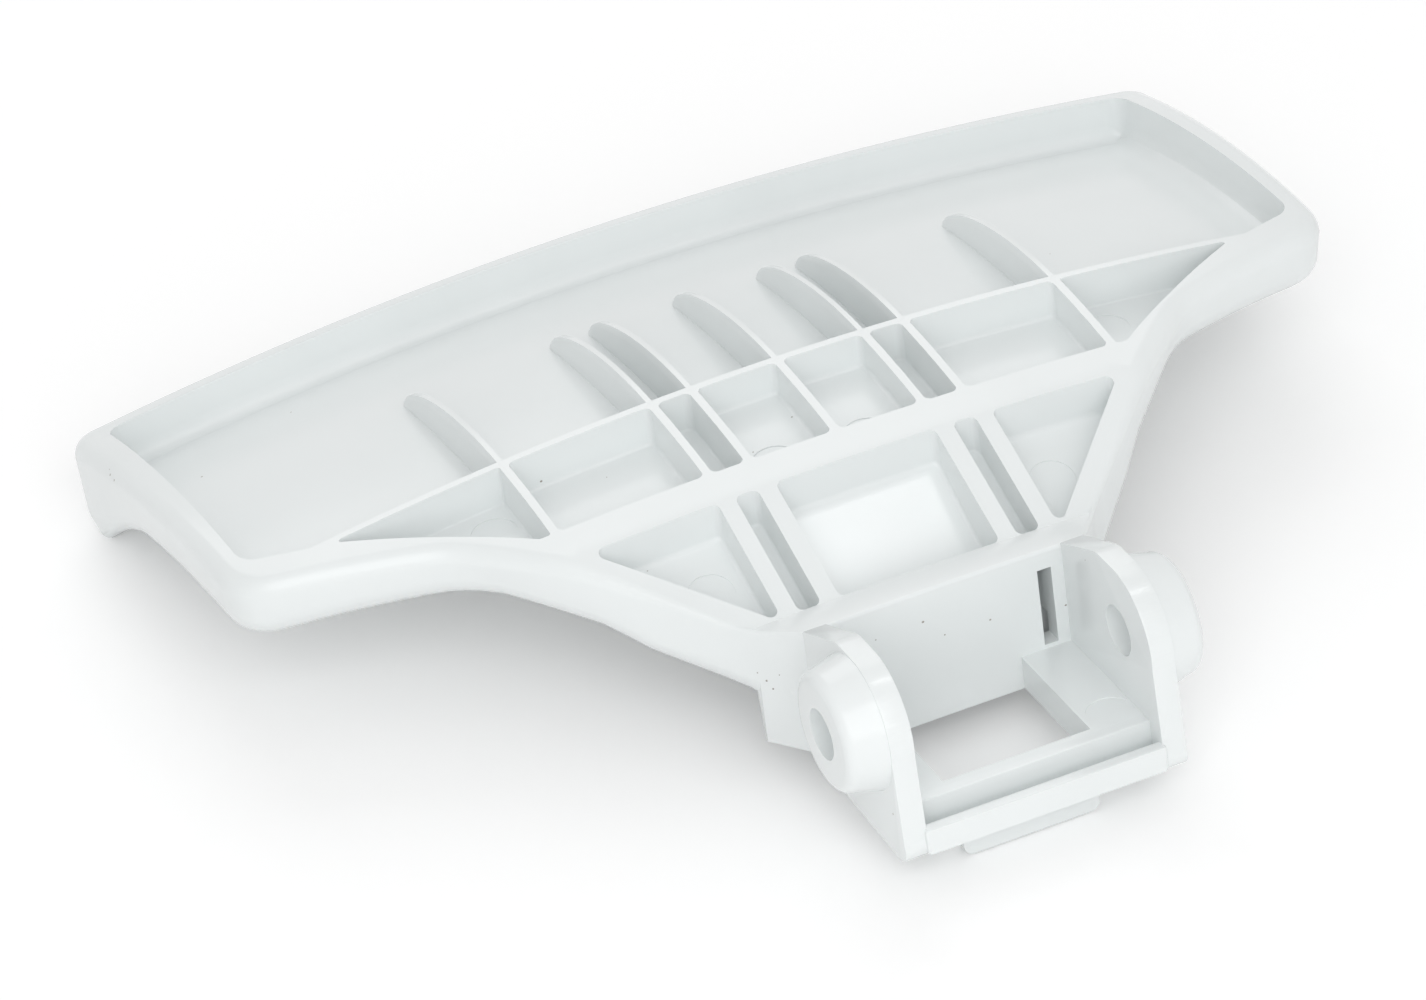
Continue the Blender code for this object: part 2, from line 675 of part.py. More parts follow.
# Turned to lie on the tooth and on the two ends of the grip lip, origin under the middle
def lay_down(item):
    end = FAR_HALF_WIDTH - FACE_ROUND_ENDS
    lip_reach = LIP_REACH - bow(end, LIP_REACH)
    lip_height = face_height(end, LIP_REACH)
    tooth_reach = WINDOW_FRONT_REACH - BAR_INNER_WALL
    tilt = math.atan2(lip_height - TOOTH_LOWEST, lip_reach - tooth_reach)
    item.rotation_euler.x = -tilt
    turned = Matrix.Rotation(-tilt, 4, "X")
    points = [turned @ vert.co for vert in item.data.vertices]
    for axis in range(2):
        values = [point[axis] for point in points]
        item.location[axis] = -(min(values) + max(values)) / 2.0
    item.location.z = -min(point.z for point in points)


def build():
    clear_scene()
    parts = make_collection("washing_machine_door_handle")
    cutters = make_collection("construction")
    handle = blade_blank(parts)
    handle.name = NODE
    handle.hide_render = False
    handle.display_type = "TEXTURED"
    handle.data.materials.append(plastic())
    for solid in hinge_solids(cutters):
        combine(handle, solid, "UNION")
    for cutter in pocket_cutters(cutters) + hinge_cutters(cutters):
        combine(handle, cutter, "DIFFERENCE")
    settle(handle)
    lay_down(handle)
    bpy.context.view_layer.update()


build()
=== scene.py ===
import json
import math

import bmesh
import bpy
from mathutils import Matrix, Vector

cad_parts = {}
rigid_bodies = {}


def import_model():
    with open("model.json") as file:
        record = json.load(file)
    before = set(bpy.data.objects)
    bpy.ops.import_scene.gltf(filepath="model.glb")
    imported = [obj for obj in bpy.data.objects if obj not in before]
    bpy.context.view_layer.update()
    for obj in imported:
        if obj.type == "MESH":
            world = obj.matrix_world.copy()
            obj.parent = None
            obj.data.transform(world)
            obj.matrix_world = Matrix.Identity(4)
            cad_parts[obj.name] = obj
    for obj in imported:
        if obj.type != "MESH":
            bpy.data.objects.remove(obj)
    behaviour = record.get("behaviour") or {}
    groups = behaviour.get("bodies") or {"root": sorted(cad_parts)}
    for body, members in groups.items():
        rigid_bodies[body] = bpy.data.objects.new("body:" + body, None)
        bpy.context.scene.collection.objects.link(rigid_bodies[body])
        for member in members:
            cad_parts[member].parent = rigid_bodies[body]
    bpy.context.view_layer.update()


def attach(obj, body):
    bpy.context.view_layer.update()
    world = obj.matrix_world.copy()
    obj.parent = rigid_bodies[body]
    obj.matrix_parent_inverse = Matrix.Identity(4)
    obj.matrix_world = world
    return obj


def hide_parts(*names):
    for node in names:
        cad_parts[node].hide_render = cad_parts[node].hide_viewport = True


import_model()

pieces = bpy.data.collections.new("door handle")
workshop = bpy.data.collections.new("workshop")  # cutters and other helpers, emptied at the end
bpy.context.scene.collection.children.link(pieces)
bpy.context.scene.collection.children.link(workshop)

# How the moulding lies on the table: turned about the pin's axis, then set down on lip and tooth
rest = {
    "tilt": 4.0644,  # degrees
    "pinAxisY": -0.048519,
    "pinAxisZ": 0.017293,
}
placed = (
    Matrix.Translation((0.0, rest["pinAxisY"], rest["pinAxisZ"]))
    @ Matrix.Rotation(-math.radians(rest["tilt"]), 4, "X")
)

sameSpot = 1e-7  # metres under which two corners count as one
anyLength = math.inf
clear = 0.0080  # how far a cutter stands out of what it cuts
softEdge = {"segments": 3, "angle": 40}  # facets of a soft edge, and the least turn in degrees that gets one

# Blade of the grip, in metres. Reach runs from the pin's axis to the far edge, and height out of the back
blade = {
    "farReach": 0.1073,
    "farHalfWidth": 0.0703,
    "frontCorner": (0.0689, 0.0550, 0.0085),  # half width, reach, radius
    "neckCorner": (0.0462, 0.0444, 0.0150),
    "shoulder": (0.0219, 0.0202),
    "farCornerRadius": 0.0034,
    "bowRadius": 0.700,
    "farBowRadius": 0.960,
    "bowStart": 0.0420,
    "bowFull": 0.0560,
    "crownHeight": 0.0120,
    "crownReach": 0.0610,
    "crownRadius": 0.150,
    "archRadius": 0.600,
    "slopeTop": 0.0353,
    "slopeFoot": 0.0198,
    "slopeFootHeight": 0.0028,
    "wallTop": 0.0043,
    "rimRound": 0.0022,
    "edgeRound": 0.0004,
    "lipReach": 0.1015,
    "lipRise": 0.0056,
    "scoopStart": 0.0860,
    "scoopRadius": 0.0290,
    "faceRoundFront": 0.0045,
    "faceRoundEnds": 0.0034,
    "faceRoundLip": 0.0014,
    "faceDraft": 0.0004,
    "faceDraftFull": 0.0320,
    "lipCurve": 1.5,
    "thicknessAt": (  # reach and thickness
        (0.0, 0.0108), (0.0320, 0.0108), (0.0334, 0.0103), (0.0435, 0.0078),
        (0.0460, 0.0078), (0.0600, 0.0088), (1.0, 0.0088),
    ),
    "acrossStep": 0.0030,  # longest facet from end to end
    "alongStep": 0.0026,
    "fineStep": 0.0008,
    "seamGap": 0.00001,  # between two cuts in the mesh
    "edgeGap": 0.0001,
    "roundSteps": 7,
    "leastArcSteps": 3,
    "arcStep": math.radians(9),
}


def ramp(value, start, end):
    return min(1.0, max(0.0, (value - start) / (end - start)))


def bow(x, reach):
    easing = ramp(reach, blade["bowFull"], blade["farReach"])
    radius = blade["bowRadius"] + (blade["farBowRadius"] - blade["bowRadius"]) * easing
    return x * x / (2.0 * radius) * ramp(reach, blade["bowStart"], blade["bowFull"])


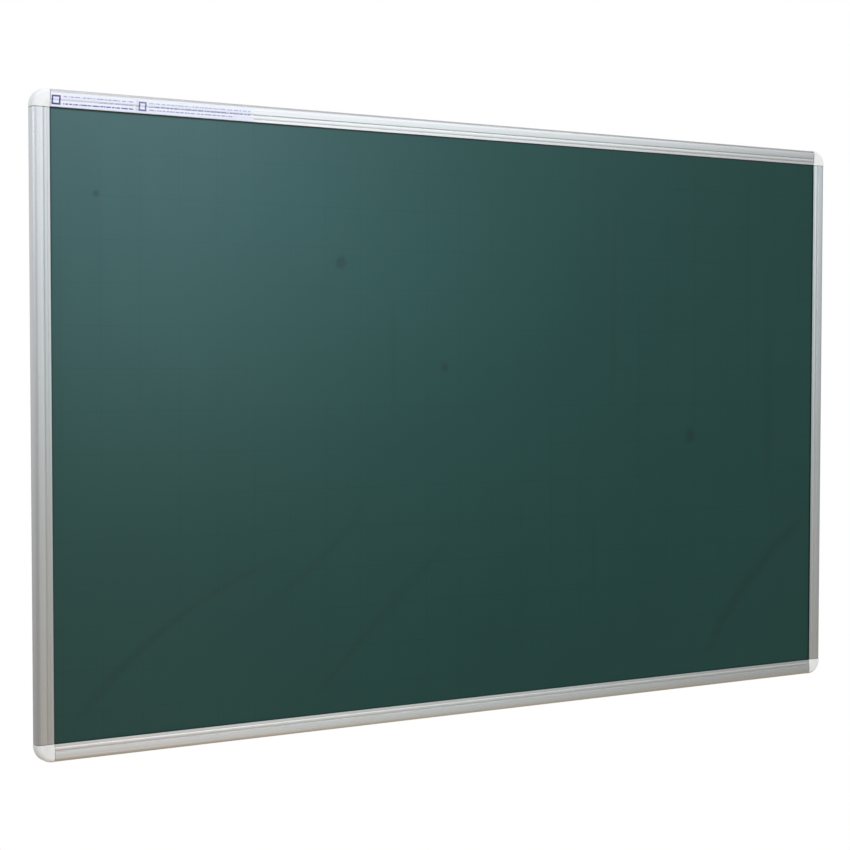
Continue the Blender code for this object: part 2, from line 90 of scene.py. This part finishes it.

::::::

OBJECTIVE
Repeat these lines exactly and nothing more: the one containing "for solid in", the one containing "for node in", and all the lines between.

RESPONSE TO THE EXERCISE
    for solid in hinge_solids(cutters):
        combine(handle, solid, "UNION")
    for cutter in pocket_cutters(cutters) + hinge_cutters(cutters):
        combine(handle, cutter, "DIFFERENCE")
    settle(handle)
    lay_down(handle)
    bpy.context.view_layer.update()


build()
=== scene.py ===
import json
import math

import bmesh
import bpy
from mathutils import Matrix, Vector

cad_parts = {}
rigid_bodies = {}


def import_model():
    with open("model.json") as file:
        record = json.load(file)
    before = set(bpy.data.objects)
    bpy.ops.import_scene.gltf(filepath="model.glb")
    imported = [obj for obj in bpy.data.objects if obj not in before]
    bpy.context.view_layer.update()
    for obj in imported:
        if obj.type == "MESH":
            world = obj.matrix_world.copy()
            obj.parent = None
            obj.data.transform(world)
            obj.matrix_world = Matrix.Identity(4)
            cad_parts[obj.name] = obj
    for obj in imported:
        if obj.type != "MESH":
            bpy.data.objects.remove(obj)
    behaviour = record.get("behaviour") or {}
    groups = behaviour.get("bodies") or {"root": sorted(cad_parts)}
    for body, members in groups.items():
        rigid_bodies[body] = bpy.data.objects.new("body:" + body, None)
        bpy.context.scene.collection.objects.link(rigid_bodies[body])
        for member in members:
            cad_parts[member].parent = rigid_bodies[body]
    bpy.context.view_layer.update()


def attach(obj, body):
    bpy.context.view_layer.update()
    world = obj.matrix_world.copy()
    obj.parent = rigid_bodies[body]
    obj.matrix_parent_inverse = Matrix.Identity(4)
    obj.matrix_world = world
    return obj


def hide_parts(*names):
    for node in names:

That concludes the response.